Bahrain 2025 Commercial Companies Law Amendments: Key Changes and Implications


Summary: Bahrain has enacted Decree-Law No. 38 of 2025, introducing wide-ranging reforms to its Commercial Companies Law. The amendments expand liability to directors and shadow managers, enable digital governance, and permit single-shareholder joint stock companies. At the same time, outdated structures such as Musharakah have been abolished, while regulatory oversight has been strengthened to align Bahrain’s corporate framework more closely with international standards.


In Detail: Bahrain has issued Royal Decree-Law No. 38 of 2025, amending certain provisions of the Commercial Companies Law (Decree-Law No. 21 of 2001). The reforms introduce expanded governance obligations, strengthen director accountability, and modernize company operations to align with international standards.


Key Changes:


  • Expanded Liability for Directors and Managers: Directors, board members, and managers (including shadow managers) are now personally liable for damages caused to the company, shareholders, or third parties due to negligence, gross errors, or legal violations. Liability may be individual or joint and cannot be waived unless formally recorded.


  • Virtual Meetings and Electronic Voting: Companies may now hold board and shareholder meetings electronically or via telephonic means, subject to identity verification and participation protocols. Electronic voting is permitted under conditions issued by the Ministry of Industry and Commerce.


  • Single-Shareholder Bahrain Shareholding Companies (Closed): While closed joint stock companies typically require a minimum of two shareholders, a new paragraph added to Article 226 now allows such companies to be established by a single shareholder, who exercises the powers of both the founding assembly and the general assembly, in accordance with the terms and conditions to be set out in a decision by the Minister of Industry and Commerce.

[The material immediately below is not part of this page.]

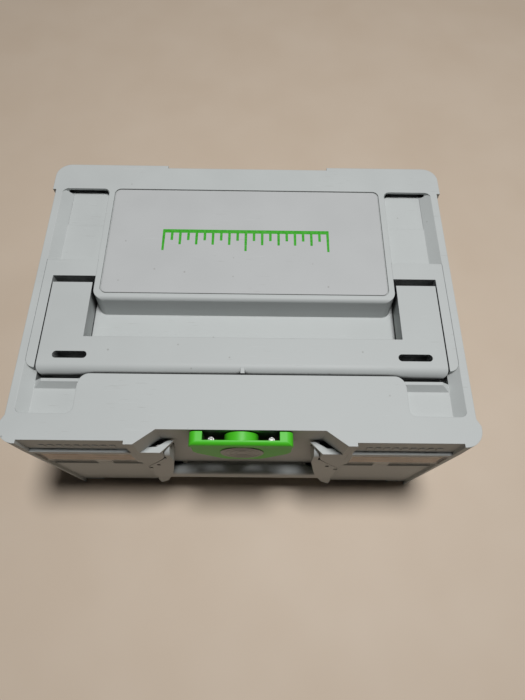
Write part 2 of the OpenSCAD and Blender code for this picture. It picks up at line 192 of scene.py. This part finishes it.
def moulded(name, code, roughness=0.5, grain=1.0, dirt_and_shade=1.0, worn=0.35, shade=(0.36, 0.18)):
    """ABS shot in a spark-eroded steel mould: dead even colour, a fine matte grain, soft broad highlights.
    Use adds grey rub marks, specks of workshop dirt, painted shade in the corners and paler, smoother edges;
    the dirt argument scales both the dirt marks and the painted corner shade.
    shade holds how open a place is, from 1 down to 0, where painted shade in narrow gaps begins and where it
    is black."""
    made, tree, shader, where = surface(name)
    base = linear(code)
    darker = [0.965 * c for c in base[:3]] + [1]
    paler = [min(1, 1.16 * c + 0.01) for c in base[:3]] + [1]
    # this colour serves real grime and also the painted shade in the corners
    grime_and_shade = [0.5 * base[0], 0.475 * base[1], 0.44 * base[2], 1]

    # flow and sink marks over tens of millimetres
    flow = noise(tree, where, 48 * mm, 2)
    colour = mixed(tree, ramped(tree, flow, 0.35, 0.65), darker, base)
    # grain of the eroded mould is about 0.15 mm on the real part, drawn at 0.8 mm so that it shows
    fine = noise(tree, where, 0.8 * mm, 3)
    colour = mixed(tree, ramped(tree, fine, 0.3, 0.7, 0.0, 0.16 * grain), colour, darker)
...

The relevant ministerial decision has not yet been published.


  • Continuation After Partner Exit: Where a company’s constitutional documents are silent on continuation following the withdrawal, death, or legal disqualification of a partner (e.g., interdiction, bankruptcy, or insolvency), the period allowed for the remaining partners to unanimously decide on continuing the company has been extended from 15 working days to 90 working days.


  • Abolition of ‘Mushārakah’ Joint Venture Companies: A Mushārakah (associations/partnership by participation) was an unincorporated, unregistered partnership existing solely between the partners, with business conducted in the name of one or more partners. This legal form has now been abolished. All statutory references to Mushārakah are repealed, and the entire chapter governing them has been deleted. Existing Mushārakah partnerships must regularize their status within three months from the Law’s effective date.


Implications: Companies operating in Bahrain should review their governance frameworks, meeting procedures, and legal documentation to ensure compliance. Special attention should be paid to director liability, digital meeting capabilities, and the status of any joint venture arrangements.